The exercise = Pull out all lines from the listing below in which the word "return" appears.

Data provided =
- - - - - - -

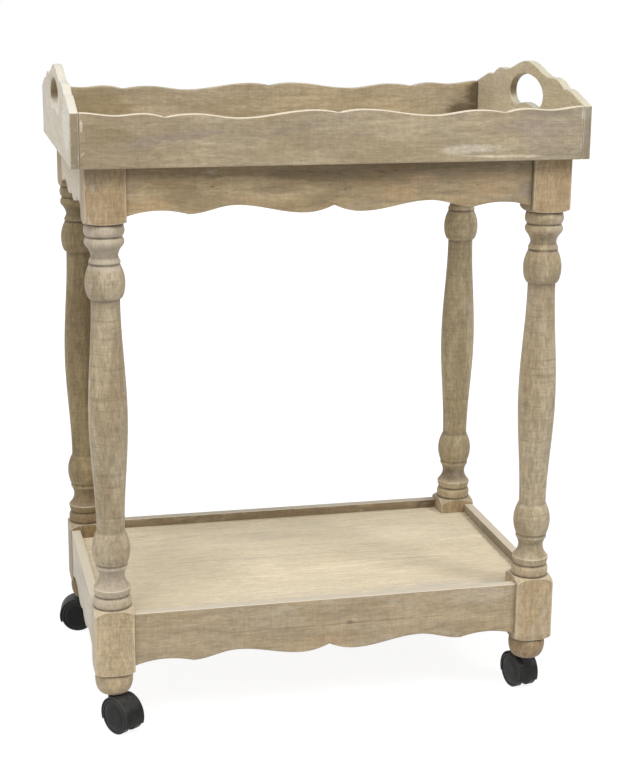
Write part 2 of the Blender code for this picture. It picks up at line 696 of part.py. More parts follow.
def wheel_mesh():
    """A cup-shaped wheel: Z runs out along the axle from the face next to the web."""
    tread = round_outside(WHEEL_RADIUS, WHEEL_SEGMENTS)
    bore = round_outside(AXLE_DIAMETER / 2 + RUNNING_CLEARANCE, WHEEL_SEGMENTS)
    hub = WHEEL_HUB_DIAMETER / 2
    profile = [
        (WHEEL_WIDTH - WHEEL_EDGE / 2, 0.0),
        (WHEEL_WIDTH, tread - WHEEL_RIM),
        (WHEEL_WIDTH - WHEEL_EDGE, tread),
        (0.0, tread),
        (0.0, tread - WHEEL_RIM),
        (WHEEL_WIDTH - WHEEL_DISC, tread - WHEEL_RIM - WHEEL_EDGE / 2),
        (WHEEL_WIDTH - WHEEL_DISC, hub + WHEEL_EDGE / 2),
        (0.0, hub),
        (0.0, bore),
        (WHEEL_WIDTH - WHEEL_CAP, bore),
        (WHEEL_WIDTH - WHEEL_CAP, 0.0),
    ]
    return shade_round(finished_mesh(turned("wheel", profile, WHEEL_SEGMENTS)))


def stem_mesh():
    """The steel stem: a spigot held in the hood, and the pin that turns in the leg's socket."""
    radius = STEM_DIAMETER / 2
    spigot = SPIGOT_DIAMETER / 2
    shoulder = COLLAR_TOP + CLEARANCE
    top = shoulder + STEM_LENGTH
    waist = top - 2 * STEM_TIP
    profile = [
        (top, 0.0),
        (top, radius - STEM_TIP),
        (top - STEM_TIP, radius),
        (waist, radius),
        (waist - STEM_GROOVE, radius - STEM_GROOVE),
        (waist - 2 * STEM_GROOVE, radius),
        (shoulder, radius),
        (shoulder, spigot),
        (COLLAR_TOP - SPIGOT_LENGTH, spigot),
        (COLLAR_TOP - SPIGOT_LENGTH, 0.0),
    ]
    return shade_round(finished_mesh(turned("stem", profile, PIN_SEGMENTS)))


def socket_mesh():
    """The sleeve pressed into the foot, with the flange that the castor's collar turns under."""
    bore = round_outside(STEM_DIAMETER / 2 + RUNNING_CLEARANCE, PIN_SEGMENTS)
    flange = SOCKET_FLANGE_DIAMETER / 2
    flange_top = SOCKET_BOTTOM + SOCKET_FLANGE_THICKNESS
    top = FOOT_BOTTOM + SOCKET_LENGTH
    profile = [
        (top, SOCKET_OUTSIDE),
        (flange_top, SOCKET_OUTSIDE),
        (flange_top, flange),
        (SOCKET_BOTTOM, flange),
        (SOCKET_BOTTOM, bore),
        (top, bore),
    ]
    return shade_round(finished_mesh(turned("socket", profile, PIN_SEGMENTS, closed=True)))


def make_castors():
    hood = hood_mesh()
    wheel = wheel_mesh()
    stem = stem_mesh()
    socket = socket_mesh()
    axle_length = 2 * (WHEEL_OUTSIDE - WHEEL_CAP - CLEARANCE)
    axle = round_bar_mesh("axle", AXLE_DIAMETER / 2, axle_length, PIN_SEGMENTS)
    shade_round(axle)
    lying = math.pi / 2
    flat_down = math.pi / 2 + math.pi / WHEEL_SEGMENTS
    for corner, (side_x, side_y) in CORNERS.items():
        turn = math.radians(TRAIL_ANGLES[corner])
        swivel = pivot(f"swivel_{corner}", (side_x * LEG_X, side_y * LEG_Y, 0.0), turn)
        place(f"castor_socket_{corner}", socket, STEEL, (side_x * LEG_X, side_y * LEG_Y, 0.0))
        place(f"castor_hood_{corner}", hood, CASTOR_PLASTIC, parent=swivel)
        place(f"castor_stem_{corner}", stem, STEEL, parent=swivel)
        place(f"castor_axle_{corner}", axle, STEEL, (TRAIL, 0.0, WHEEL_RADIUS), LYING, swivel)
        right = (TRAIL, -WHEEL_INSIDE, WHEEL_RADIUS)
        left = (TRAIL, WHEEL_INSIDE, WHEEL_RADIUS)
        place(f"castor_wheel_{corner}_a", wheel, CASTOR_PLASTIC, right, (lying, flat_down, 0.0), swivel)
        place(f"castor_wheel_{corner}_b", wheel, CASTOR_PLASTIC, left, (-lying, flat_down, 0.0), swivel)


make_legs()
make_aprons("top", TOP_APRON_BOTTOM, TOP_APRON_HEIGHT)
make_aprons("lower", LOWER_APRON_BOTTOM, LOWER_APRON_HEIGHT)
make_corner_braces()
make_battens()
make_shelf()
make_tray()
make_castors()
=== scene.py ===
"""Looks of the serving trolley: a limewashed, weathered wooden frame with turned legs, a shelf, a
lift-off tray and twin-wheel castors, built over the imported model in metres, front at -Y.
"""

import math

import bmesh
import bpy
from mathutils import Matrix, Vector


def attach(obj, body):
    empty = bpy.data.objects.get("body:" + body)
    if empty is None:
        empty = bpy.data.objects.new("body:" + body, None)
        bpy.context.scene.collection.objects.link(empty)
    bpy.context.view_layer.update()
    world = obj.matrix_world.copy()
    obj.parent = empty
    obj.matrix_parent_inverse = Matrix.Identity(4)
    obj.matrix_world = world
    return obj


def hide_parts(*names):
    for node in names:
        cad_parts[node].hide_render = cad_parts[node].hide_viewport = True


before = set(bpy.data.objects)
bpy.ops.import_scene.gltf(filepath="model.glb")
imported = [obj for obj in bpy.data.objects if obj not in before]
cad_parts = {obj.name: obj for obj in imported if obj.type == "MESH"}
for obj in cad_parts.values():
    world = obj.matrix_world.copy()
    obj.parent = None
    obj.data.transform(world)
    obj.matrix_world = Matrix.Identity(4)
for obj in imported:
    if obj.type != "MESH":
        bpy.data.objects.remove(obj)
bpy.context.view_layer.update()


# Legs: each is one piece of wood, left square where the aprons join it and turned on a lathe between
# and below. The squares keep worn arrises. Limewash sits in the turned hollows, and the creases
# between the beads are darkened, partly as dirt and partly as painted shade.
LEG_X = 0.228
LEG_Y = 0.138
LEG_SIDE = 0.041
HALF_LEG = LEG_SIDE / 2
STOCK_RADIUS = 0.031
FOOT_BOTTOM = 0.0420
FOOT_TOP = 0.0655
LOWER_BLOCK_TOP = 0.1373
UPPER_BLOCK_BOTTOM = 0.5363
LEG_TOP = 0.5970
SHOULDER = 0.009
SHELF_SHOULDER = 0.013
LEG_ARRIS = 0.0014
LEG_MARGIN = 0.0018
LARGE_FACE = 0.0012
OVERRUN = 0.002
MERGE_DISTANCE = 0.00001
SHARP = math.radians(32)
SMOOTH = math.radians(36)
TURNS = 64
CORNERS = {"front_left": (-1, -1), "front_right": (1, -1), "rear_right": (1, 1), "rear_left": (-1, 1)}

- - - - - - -

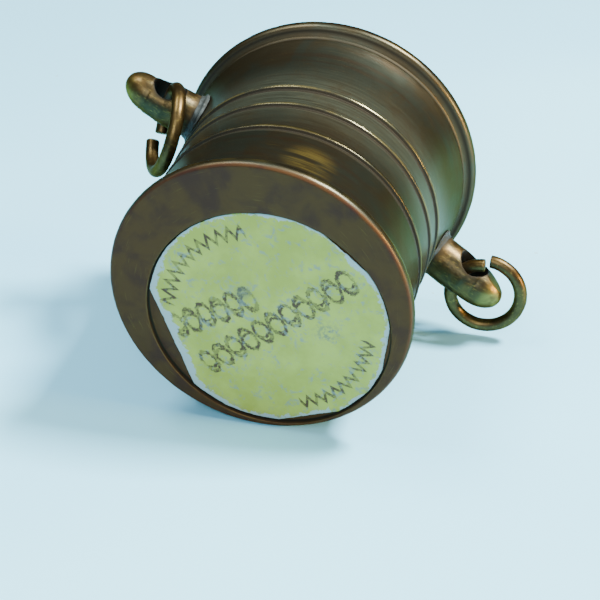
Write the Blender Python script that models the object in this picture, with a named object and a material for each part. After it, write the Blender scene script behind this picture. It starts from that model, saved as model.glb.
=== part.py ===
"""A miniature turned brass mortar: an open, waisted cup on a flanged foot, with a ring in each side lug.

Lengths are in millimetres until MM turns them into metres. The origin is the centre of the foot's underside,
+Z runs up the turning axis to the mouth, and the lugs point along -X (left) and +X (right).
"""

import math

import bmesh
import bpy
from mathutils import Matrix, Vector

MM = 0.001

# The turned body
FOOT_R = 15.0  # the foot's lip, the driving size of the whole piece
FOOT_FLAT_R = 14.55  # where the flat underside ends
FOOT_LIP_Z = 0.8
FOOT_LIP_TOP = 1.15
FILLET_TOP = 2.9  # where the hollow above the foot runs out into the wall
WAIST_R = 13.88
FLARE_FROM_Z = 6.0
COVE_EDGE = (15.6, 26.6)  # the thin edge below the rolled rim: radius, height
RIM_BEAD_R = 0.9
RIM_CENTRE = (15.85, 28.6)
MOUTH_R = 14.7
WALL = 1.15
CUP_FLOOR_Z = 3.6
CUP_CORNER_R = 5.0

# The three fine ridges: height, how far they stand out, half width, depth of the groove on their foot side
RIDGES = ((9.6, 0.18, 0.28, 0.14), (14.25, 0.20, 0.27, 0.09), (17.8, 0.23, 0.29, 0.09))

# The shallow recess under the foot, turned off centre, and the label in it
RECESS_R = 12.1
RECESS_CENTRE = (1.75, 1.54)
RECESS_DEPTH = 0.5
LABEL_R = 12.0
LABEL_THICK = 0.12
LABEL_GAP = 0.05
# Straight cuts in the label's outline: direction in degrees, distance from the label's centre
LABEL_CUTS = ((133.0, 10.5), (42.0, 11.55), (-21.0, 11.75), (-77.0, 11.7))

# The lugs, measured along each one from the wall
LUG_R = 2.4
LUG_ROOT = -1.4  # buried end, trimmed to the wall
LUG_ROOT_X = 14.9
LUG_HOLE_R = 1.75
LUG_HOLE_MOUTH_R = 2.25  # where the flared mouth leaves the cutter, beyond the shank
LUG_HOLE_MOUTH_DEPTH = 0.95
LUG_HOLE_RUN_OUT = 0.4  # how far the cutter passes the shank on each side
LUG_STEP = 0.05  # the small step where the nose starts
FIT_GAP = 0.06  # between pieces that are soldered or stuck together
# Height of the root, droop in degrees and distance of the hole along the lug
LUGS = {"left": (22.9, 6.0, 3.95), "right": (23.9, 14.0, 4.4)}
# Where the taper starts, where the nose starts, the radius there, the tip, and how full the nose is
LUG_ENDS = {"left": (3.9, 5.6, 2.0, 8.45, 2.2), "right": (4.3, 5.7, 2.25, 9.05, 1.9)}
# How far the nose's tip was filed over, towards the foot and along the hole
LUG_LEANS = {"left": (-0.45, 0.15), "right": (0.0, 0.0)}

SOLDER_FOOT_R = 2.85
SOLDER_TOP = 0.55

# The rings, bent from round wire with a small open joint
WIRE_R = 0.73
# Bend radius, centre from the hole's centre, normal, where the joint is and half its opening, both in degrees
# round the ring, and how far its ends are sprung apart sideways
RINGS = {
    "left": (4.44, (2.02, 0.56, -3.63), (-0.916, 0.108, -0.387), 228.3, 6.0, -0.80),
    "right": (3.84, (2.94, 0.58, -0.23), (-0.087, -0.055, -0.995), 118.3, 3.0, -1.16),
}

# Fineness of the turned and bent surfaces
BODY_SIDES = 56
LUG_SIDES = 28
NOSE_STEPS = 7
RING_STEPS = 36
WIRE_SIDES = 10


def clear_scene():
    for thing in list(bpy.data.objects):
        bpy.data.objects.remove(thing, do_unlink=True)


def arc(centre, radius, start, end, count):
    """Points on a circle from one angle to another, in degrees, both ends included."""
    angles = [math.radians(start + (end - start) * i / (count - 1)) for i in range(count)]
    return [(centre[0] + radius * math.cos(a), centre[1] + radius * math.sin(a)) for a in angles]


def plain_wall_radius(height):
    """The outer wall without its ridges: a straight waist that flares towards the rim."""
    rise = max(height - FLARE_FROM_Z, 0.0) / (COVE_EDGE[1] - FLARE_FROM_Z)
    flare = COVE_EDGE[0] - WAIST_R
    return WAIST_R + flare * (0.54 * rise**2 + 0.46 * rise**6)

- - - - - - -

Right answer =
    return shade_round(finished_mesh(turned("wheel", profile, WHEEL_SEGMENTS)))
    return shade_round(finished_mesh(turned("stem", profile, PIN_SEGMENTS)))
    return shade_round(finished_mesh(turned("socket", profile, PIN_SEGMENTS, closed=True)))
    return obj
    return [(centre[0] + radius * math.cos(a), centre[1] + radius * math.sin(a)) for a in angles]
    return WAIST_R + flare * (0.54 * rise**2 + 0.46 * rise**6)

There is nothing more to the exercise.